Take this week. McIlroy came to the U.S. Open at Oakmont with a vivid plan to win at one of the world’s toughest golf courses. “You have to be so disciplined,” he said.
He talked about always hitting the ball to the proper spots. “You could go a whole round here without hitting at any pin,” he said.
He talked about being conservative. “I’m an aggressive player … there’s just going to be times where I’m going to have to rein it back a little.”
He talked about how much he has learned from experience. He’s not a kid anymore. “I think with experience, you learn what a good score is on that particular day,” he says. “Or, if you’re not playing so well, [you learn] how to just grind it out and make pars and try to get it in the clubhouse at a respectable score. And I feel like just over the years I’ve learned how to do that a little bit better.”
And then, in the first round, under admittedly irritating conditions – starts and stops, weather delays, etc. – McIlroy shot a miserable 77. It was the eighth time he has shot 77 or worse at a major championship. His plan for scaling things back and hitting fairways and greens was, to put it mildly, a disaster. “I think I hit five fairways and eight greens out there,” he said despondently after the round. “Which, obviously, isn’t going to do anything.”

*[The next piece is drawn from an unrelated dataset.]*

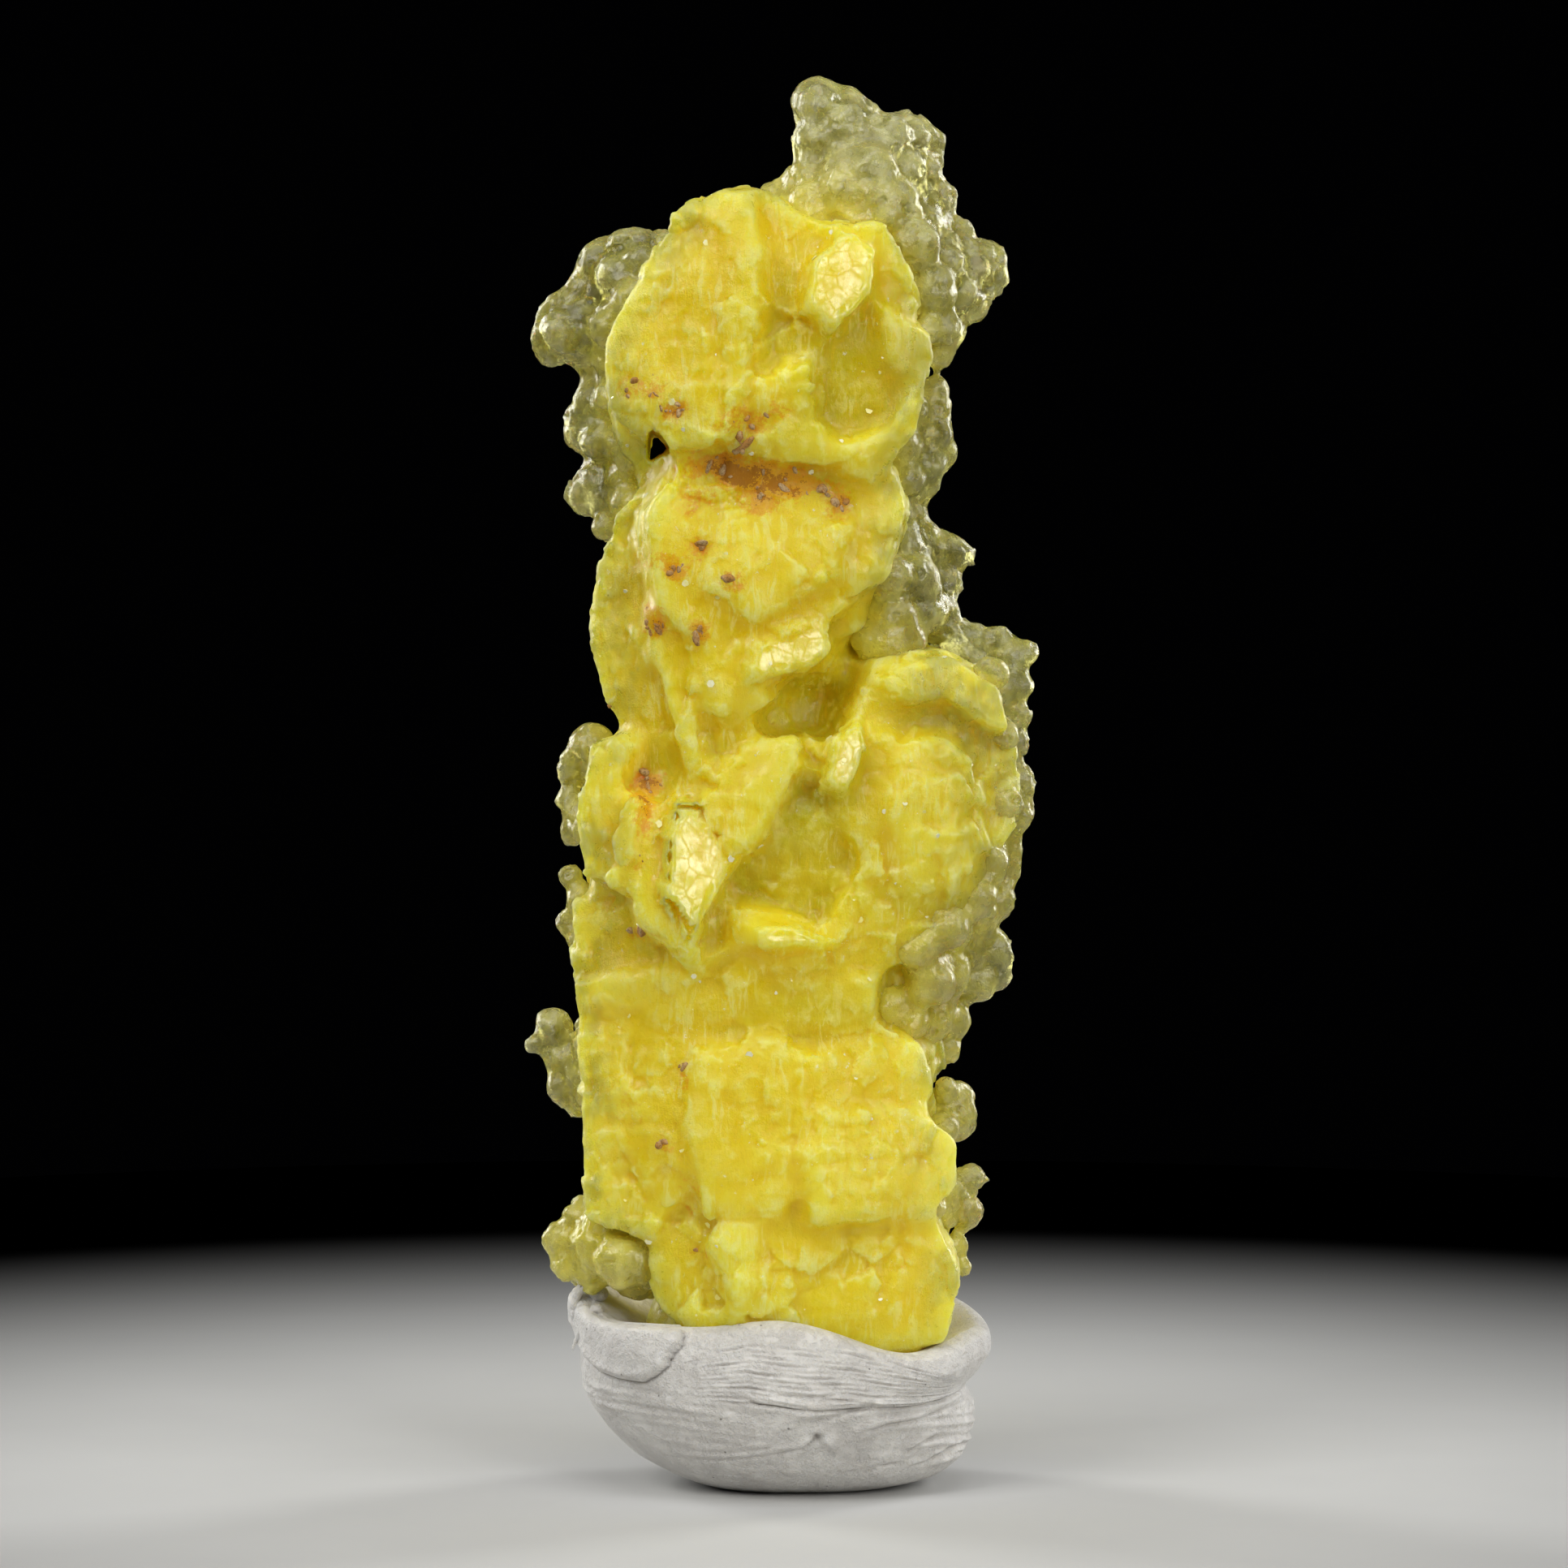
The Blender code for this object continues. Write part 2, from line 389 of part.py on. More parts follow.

Then he said this: “With the way the golf course is, with it being so soft, I might just go out there in the second round and hit a lot of drivers and try to be as aggressive as I possibly can.”
OK, do you see that? Four days earlier, he went on about pulling back his aggression, reining things back, grinding it out. And then, after a bad round, he talked about cracking drivers and hoping for the best. Conviction. It seems to be the overwhelming hurdle for McIlroy.
Before the Masters began, he talked about how he eager he was to rise up to the challenge of the emerging Jordan Spieth. “It’s my job” he said of Spieth, “and Jason’s [Day] job and everyone else’s job to stop [Spieth] from dominating.” Then, when he was actually paired with the leader Spieth, he talked about how “I don’t even look at the names to the left of the leaderboard.”
A couple of years ago, he talked about wanting to insert some of Woods’ intensity into his own game. Then, shortly after that, he talked about how he did not want to be like Woods; he needed to be himself.
This is a common thing, of course, a young person trying to find what they are about. And, it’s easy to forget, McIlroy is a young man who just turned 27. Still: Golf is a game of conviction. It is a game of belief. Ask anyone: One of the things that made Arnold Palmer, Nicklaus, Tom Watson, Woods and others the very best in the world is that they believed it more deeply than anyone else. They felt destined to win because, hey, seriously, who could beat them?
But where do you get that sort of conviction? How do you build it? After the miserable first round, McIlroy went out to the driving range and worked on his swing for a long time.
“I think for me,” he says, “the toughest thing is just trying to stay positive and not get too down on myself and try to go out there … and try to play well and make it into the weekend. Yeah, I think right now I’m just trying to stay as positive as I can.”